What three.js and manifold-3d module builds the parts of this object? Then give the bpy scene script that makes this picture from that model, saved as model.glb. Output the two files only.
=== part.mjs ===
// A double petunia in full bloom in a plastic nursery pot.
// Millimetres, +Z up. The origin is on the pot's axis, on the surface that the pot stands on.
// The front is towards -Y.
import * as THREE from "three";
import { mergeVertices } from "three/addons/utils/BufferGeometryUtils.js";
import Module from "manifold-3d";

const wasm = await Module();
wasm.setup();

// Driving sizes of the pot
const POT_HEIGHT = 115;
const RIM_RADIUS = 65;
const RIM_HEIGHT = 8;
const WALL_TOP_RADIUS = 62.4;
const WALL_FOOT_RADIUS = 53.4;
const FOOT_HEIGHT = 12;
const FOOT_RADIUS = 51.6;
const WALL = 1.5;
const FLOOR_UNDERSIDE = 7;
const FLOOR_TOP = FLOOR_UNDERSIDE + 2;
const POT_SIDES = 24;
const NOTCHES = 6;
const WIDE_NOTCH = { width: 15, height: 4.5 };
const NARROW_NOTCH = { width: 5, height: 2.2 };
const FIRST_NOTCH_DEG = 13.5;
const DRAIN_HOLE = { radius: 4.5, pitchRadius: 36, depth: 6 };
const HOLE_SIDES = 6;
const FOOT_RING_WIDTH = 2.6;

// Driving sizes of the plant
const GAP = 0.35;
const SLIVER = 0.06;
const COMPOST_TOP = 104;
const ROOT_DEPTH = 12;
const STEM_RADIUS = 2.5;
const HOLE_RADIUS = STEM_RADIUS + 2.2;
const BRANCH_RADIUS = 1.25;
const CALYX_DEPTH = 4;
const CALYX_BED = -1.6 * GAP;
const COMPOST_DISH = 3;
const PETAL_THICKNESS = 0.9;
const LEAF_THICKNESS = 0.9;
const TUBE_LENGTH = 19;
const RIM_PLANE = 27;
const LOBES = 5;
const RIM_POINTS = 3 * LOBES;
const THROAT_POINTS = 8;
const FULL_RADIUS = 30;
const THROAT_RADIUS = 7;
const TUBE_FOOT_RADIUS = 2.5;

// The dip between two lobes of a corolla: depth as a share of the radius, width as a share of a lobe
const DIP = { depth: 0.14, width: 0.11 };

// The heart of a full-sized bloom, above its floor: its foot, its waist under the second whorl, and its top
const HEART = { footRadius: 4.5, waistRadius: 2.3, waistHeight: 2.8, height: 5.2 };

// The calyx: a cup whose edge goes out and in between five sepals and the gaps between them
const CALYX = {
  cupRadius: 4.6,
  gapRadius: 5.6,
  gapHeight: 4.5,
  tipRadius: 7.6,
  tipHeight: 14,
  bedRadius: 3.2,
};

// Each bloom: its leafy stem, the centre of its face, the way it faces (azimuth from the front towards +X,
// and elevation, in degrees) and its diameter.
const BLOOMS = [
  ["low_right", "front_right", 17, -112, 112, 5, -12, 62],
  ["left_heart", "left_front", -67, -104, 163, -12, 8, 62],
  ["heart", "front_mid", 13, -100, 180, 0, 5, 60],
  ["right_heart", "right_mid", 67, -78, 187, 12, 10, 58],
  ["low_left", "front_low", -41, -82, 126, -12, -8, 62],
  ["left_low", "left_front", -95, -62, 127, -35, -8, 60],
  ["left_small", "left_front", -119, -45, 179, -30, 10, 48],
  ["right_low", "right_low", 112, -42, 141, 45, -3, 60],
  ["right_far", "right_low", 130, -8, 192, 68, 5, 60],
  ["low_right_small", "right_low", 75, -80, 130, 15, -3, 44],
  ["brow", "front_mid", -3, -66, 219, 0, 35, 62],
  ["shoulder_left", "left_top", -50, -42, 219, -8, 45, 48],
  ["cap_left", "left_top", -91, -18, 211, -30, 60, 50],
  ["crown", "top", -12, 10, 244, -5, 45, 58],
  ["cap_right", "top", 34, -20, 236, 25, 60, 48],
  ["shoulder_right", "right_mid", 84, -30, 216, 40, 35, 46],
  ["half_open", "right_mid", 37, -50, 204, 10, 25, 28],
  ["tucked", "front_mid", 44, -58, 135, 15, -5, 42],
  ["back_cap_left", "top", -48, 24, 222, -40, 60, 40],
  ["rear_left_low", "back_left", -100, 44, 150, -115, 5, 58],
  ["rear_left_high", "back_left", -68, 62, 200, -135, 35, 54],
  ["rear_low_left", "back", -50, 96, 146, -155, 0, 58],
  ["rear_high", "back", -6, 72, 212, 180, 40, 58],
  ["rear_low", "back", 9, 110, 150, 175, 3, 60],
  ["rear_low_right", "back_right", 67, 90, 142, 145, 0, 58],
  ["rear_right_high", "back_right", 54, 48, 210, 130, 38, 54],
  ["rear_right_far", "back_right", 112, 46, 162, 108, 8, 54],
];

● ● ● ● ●

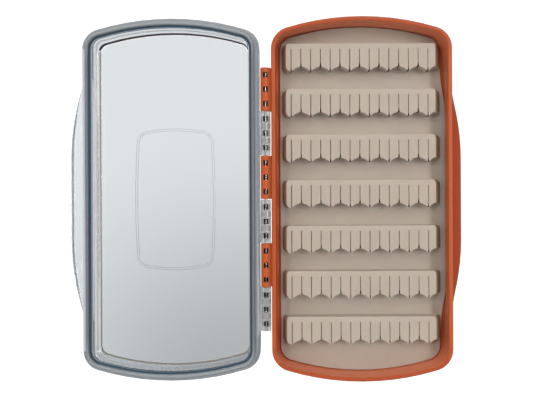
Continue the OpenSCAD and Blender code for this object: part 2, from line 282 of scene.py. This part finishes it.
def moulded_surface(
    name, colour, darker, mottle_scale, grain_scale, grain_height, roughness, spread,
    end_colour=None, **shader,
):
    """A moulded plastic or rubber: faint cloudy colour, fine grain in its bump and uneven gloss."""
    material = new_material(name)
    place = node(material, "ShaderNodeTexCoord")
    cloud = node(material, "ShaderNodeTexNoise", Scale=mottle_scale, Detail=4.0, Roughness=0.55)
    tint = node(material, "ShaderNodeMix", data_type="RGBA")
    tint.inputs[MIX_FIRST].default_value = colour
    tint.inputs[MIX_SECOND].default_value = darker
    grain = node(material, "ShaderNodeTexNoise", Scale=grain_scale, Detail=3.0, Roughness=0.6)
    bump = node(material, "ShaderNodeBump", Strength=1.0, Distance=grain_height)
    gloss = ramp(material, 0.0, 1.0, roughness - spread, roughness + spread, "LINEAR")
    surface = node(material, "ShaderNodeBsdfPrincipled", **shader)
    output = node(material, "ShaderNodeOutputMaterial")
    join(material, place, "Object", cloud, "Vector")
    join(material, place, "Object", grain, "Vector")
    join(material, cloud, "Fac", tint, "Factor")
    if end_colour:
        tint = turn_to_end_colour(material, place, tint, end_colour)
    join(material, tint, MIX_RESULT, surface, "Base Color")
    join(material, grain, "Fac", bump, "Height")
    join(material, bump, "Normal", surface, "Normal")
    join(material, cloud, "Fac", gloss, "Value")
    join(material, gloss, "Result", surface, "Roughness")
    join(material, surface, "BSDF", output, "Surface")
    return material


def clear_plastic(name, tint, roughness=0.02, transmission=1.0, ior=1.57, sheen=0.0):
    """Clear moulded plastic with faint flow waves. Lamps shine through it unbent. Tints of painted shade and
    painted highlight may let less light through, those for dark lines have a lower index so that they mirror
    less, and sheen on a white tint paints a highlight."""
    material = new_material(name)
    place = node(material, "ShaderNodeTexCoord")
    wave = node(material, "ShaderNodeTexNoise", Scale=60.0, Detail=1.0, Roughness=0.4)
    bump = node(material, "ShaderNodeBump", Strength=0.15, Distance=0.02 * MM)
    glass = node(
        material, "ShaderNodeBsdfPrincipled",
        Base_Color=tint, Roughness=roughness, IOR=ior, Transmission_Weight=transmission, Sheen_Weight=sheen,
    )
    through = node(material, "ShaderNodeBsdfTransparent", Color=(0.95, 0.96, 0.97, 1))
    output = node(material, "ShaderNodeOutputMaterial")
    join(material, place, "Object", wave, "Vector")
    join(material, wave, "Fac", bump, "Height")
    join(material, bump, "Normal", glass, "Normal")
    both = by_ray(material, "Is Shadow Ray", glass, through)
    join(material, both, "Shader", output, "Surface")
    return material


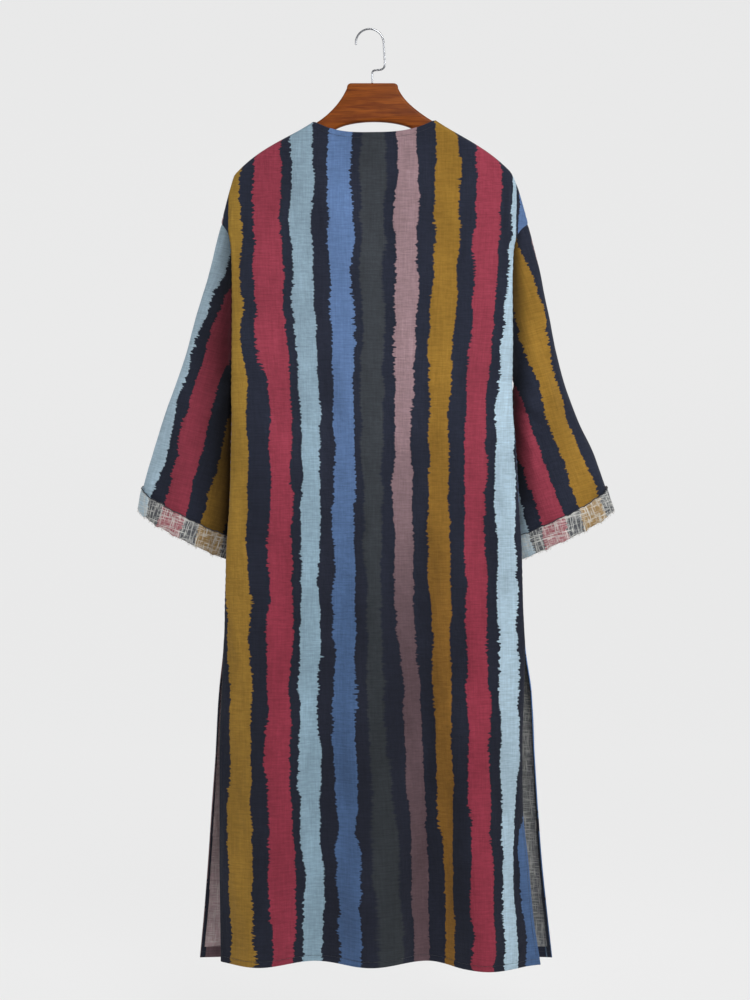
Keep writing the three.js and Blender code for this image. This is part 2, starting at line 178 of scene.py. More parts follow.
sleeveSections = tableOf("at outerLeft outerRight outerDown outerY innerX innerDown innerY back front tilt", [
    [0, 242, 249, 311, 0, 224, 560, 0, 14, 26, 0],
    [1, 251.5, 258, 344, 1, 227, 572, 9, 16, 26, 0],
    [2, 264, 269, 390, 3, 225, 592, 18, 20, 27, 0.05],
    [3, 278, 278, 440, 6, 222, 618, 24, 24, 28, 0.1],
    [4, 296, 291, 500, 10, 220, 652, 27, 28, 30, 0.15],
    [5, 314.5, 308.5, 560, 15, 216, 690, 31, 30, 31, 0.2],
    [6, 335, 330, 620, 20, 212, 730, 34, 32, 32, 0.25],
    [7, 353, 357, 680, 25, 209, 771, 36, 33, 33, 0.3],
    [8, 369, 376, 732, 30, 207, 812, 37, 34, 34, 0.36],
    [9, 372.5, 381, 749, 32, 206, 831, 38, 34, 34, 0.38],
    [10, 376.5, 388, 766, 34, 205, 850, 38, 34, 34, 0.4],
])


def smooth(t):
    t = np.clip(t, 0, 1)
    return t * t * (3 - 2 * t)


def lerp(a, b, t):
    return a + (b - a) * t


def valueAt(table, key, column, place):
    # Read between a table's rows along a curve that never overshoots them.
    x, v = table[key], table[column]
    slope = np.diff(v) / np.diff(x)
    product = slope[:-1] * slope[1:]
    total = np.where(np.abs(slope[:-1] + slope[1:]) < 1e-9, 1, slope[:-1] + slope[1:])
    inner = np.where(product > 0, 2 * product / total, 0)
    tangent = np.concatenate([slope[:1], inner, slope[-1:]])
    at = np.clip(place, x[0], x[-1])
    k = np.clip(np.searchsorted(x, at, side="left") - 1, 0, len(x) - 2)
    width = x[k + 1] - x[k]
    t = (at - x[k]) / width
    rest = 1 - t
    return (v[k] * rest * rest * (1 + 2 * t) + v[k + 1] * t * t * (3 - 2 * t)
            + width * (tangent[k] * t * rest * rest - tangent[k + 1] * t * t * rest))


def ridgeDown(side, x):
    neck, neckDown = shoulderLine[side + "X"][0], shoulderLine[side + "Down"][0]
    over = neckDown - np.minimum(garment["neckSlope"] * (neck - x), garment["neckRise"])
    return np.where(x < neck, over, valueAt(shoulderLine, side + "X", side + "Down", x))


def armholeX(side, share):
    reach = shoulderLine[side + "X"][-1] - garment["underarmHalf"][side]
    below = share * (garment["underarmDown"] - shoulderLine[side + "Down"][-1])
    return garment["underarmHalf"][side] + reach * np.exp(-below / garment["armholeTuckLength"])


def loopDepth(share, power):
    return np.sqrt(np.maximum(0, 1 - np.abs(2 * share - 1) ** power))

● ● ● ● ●

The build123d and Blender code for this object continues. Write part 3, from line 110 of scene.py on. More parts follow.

● ● ● ● ●

### [Your instructions]
Retype only this portion of the data above: the line containing "What three.js and", the line containing "wasm.setup();", and all lines between them, exactly.

### [Problem solution]
What three.js and manifold-3d module builds the parts of this object? Then give the bpy scene script that makes this picture from that model, saved as model.glb. Output the two files only.
=== part.mjs ===
// A double petunia in full bloom in a plastic nursery pot.
// Millimetres, +Z up. The origin is on the pot's axis, on the surface that the pot stands on.
// The front is towards -Y.
import * as THREE from "three";
import { mergeVertices } from "three/addons/utils/BufferGeometryUtils.js";
import Module from "manifold-3d";

const wasm = await Module();
wasm.setup();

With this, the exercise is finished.